Corner portfolios

I have a knack of doing exactly the wrong thing in these return calculations: example: in 2008 Morning CFAI , they give a return requirement and say there are expenses as well. Ok. So to get the total required return would you add or geometrify the required return and the expense? Turns out if you the geometric , the constraint on Stdev is not met, and the answer if wrong. So by doing the right thing ( IMO only ) you get the wrong answer. Conversely to get to the right answer , suspend your judgement and do the wrong thing . Thing is how do I guess when to do the wrong thing?

I remember this one… This is not the first time that using the geometric versus additive gives different answers (asset allocation is another issue, some will bust the return requirement if you don’t do geometric). I did the same exact things, but since I knew it was the highest sharpe portfolio I figured it had to be right and resolved with addition. Then, if i remember correctly, the weights came out to be clean, like 75/25 or something whereas before using geometric it was like 72.243 or some odd number, you get the idea. I know it’s not the best indicator, but generally when I get a clean number like that I assume I’m on the right track. Plus the SD was like 10.19 or some small amount over the required 10, and when i resolved it was 10 even. They should really stop the insanity and clarify how to solve, or make the answer such that either one will fit the requirements.

I saw earn return 8.7 PLUS fee 0.7, so I added the fees. anyway, I am thinking if fees are based on beginning value of portfolio for each return (yearly) period, the req. return and fees should be just added. if the fees are based on final value (incl. return) compounding should be used.

I remember this too, but I thought the geometric answer came out “clean” also with 2/3 and 1/3. If they did not give someone who used geometric full credit, they are quite the douches.
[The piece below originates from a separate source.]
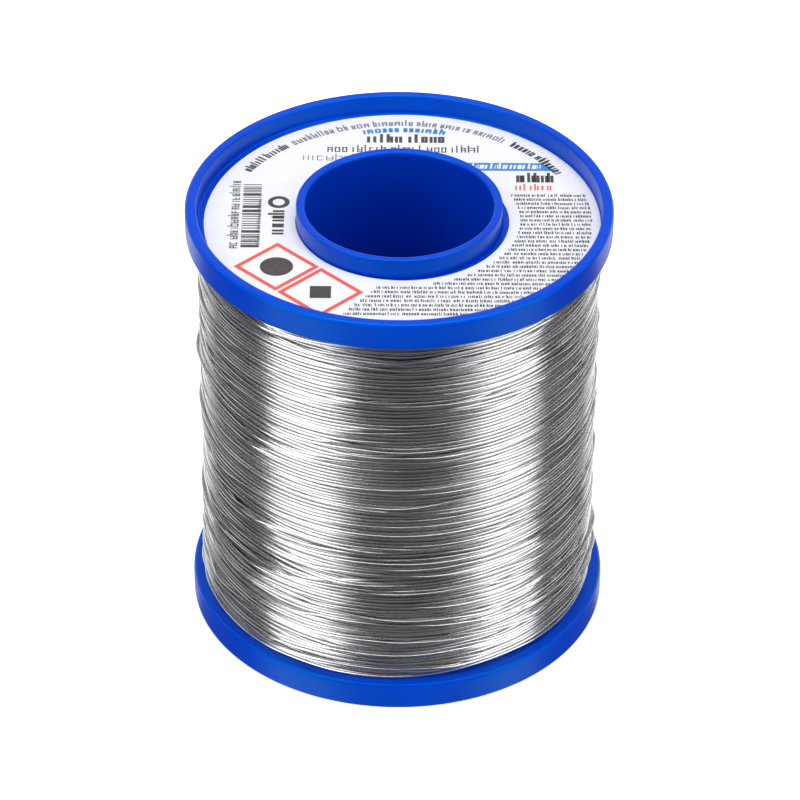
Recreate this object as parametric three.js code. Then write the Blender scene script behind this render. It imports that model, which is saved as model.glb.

watch out for those little hoppers on them corner portfolios

pfcfaataf , u got something there . It should add if expenses based on beginning values

Man you guys are spoiling 2008 for me, I’m supposed to be taking it tomorrow

janakisri Wrote: ------------------------------------------------------- > pfcfaataf , u got something there . It should add > if expenses based on beginning values Is there any rationale behind this ? CFAI did not indicate explictly, this confuses us !

Good Q. Probably thats how I failed last year? :frowning: Who has the best answer?

AMA Wrote: ------------------------------------------------------- > janakisri Wrote: > -------------------------------------------------- > ----- > > pfcfaataf , u got something there . It should > add > > if expenses based on beginning values > > Is there any rationale behind this ? CFAI did not > indicate explictly, this confuses us ! it is simple math 1)fee on beginning value T0 value = 100 fee = 1% = 1 net req. return=5%=5 T1 total value to cover req. return and fee = 100+1+5=106 .... 6 % return incl. fee 2)fee on ending net value T0 value = 100 net req. return = 5 % = 5 T1 net value = 100+5=105=100x(1+0.05) fee = 1% = 105 x 1% = 1.05$ T1 gross value = 100+5+1.05=100x(1+0.05)x(1+0.01)=100x1.0605=106.05 3)fee on ending gross value gross ending value x (1-fee%)=beginning value x (1+net req. return%) gross return = (1+ net req. return)/(1-fee%)=6.06 % I am sorry I should not start this. Just forget it, too much material to study, we do not need to add more.